**** DATASET CONTENT

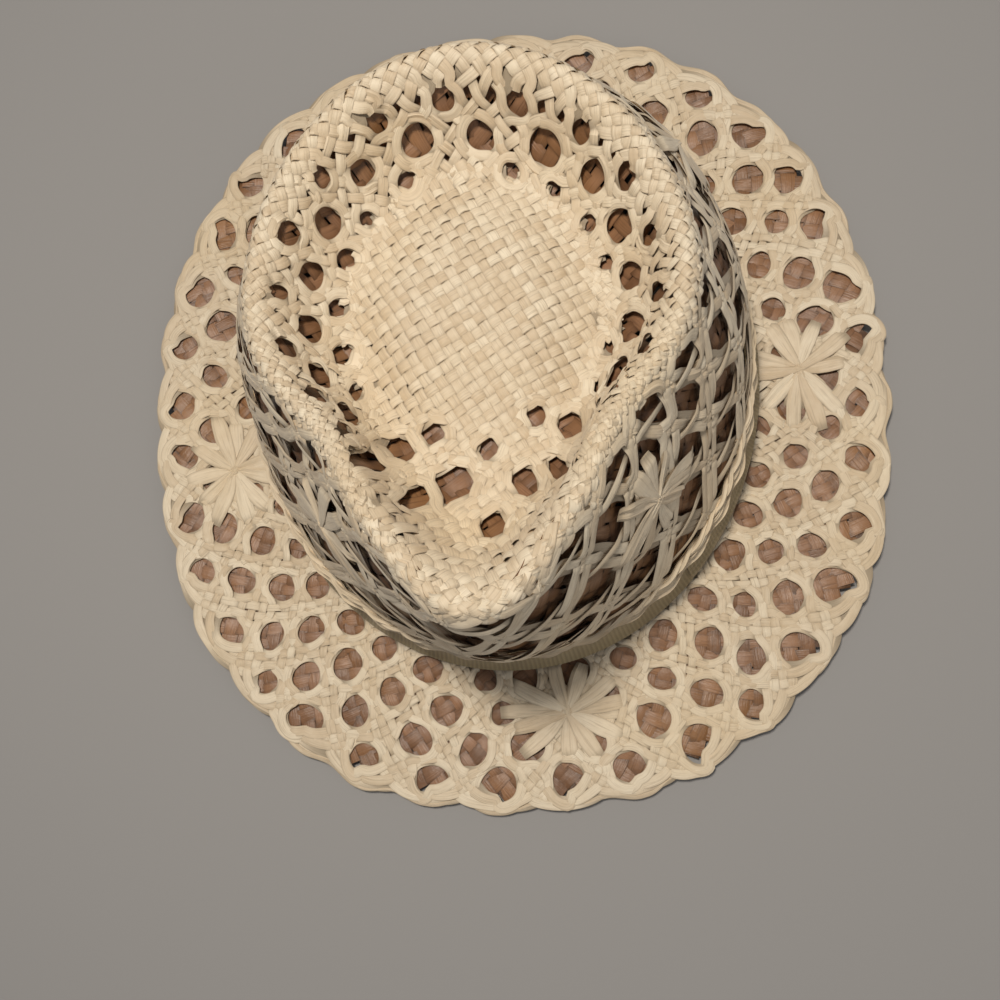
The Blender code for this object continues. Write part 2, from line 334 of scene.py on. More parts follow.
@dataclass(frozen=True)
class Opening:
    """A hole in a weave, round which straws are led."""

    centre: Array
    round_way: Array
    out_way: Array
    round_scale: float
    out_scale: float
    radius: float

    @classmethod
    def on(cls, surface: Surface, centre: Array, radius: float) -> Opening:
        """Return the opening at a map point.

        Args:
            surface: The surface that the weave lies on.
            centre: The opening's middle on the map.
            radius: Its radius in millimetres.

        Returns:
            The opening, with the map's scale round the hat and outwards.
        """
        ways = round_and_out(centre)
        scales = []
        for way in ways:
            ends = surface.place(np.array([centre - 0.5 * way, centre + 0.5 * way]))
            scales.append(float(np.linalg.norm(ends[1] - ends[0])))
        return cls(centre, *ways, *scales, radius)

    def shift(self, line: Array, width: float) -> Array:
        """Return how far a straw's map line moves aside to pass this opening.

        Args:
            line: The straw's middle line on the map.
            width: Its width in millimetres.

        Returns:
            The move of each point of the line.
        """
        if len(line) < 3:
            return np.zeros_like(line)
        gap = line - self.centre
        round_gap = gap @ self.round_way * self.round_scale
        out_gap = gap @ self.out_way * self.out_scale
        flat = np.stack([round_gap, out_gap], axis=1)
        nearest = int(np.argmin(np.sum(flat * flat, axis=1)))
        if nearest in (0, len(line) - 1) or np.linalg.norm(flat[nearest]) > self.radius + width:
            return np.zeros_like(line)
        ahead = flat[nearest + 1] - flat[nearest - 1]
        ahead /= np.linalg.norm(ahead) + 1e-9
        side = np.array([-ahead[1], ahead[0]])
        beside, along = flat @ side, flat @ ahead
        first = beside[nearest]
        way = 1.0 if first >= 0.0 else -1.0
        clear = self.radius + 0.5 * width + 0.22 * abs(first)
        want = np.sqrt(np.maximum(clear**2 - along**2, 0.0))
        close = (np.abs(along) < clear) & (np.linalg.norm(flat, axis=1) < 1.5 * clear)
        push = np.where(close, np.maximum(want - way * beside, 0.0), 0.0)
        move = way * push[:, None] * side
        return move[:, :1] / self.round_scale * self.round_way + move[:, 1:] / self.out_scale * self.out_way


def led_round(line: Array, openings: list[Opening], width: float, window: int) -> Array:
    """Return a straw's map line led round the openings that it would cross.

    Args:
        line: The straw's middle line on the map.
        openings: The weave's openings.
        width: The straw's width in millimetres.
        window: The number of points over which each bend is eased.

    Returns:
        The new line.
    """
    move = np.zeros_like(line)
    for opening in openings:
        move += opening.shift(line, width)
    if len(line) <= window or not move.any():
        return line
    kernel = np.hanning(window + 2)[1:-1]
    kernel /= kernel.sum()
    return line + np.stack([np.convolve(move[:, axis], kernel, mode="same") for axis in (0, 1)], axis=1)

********

STATED PROBLEM:
Print, unaltered, every line from the beginning of the material down to the line with "a weave, round".

RESULT:
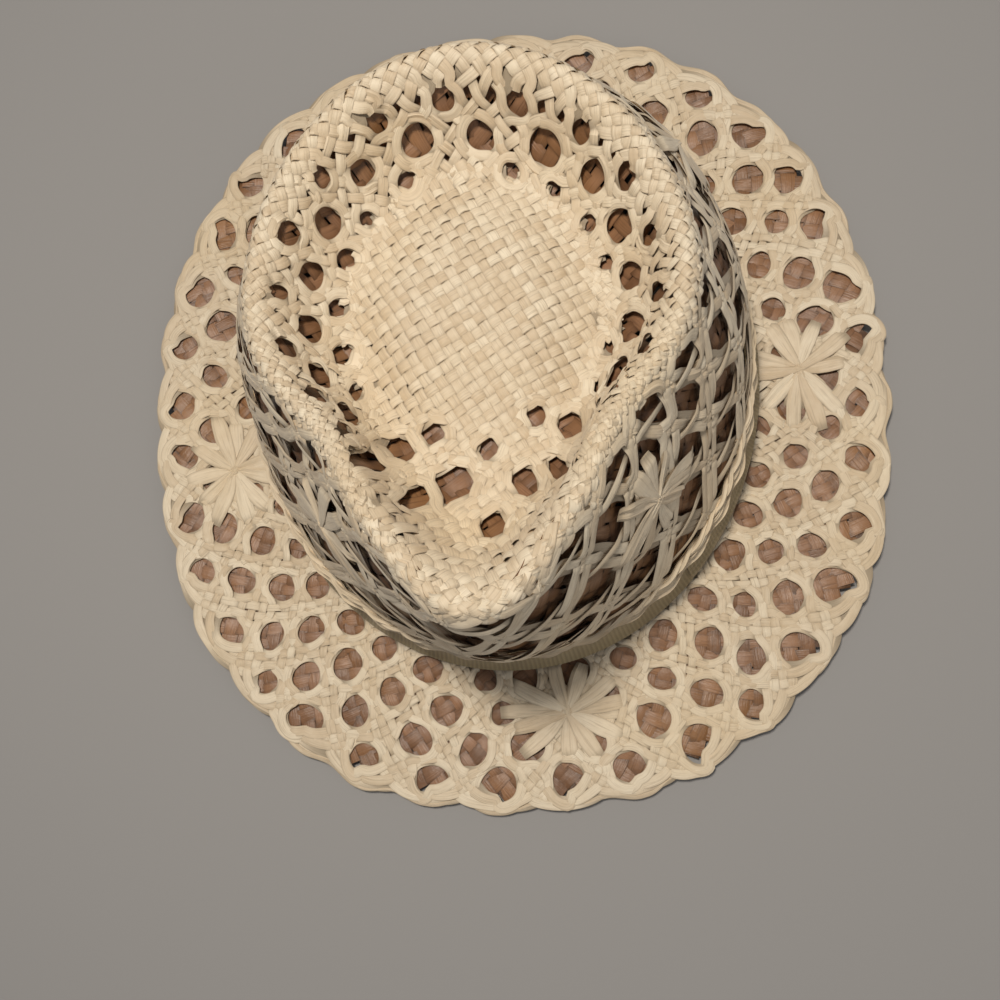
The Blender code for this object continues. Write part 2, from line 334 of scene.py on. More parts follow.
@dataclass(frozen=True)
class Opening:
    """A hole in a weave, round which straws are led."""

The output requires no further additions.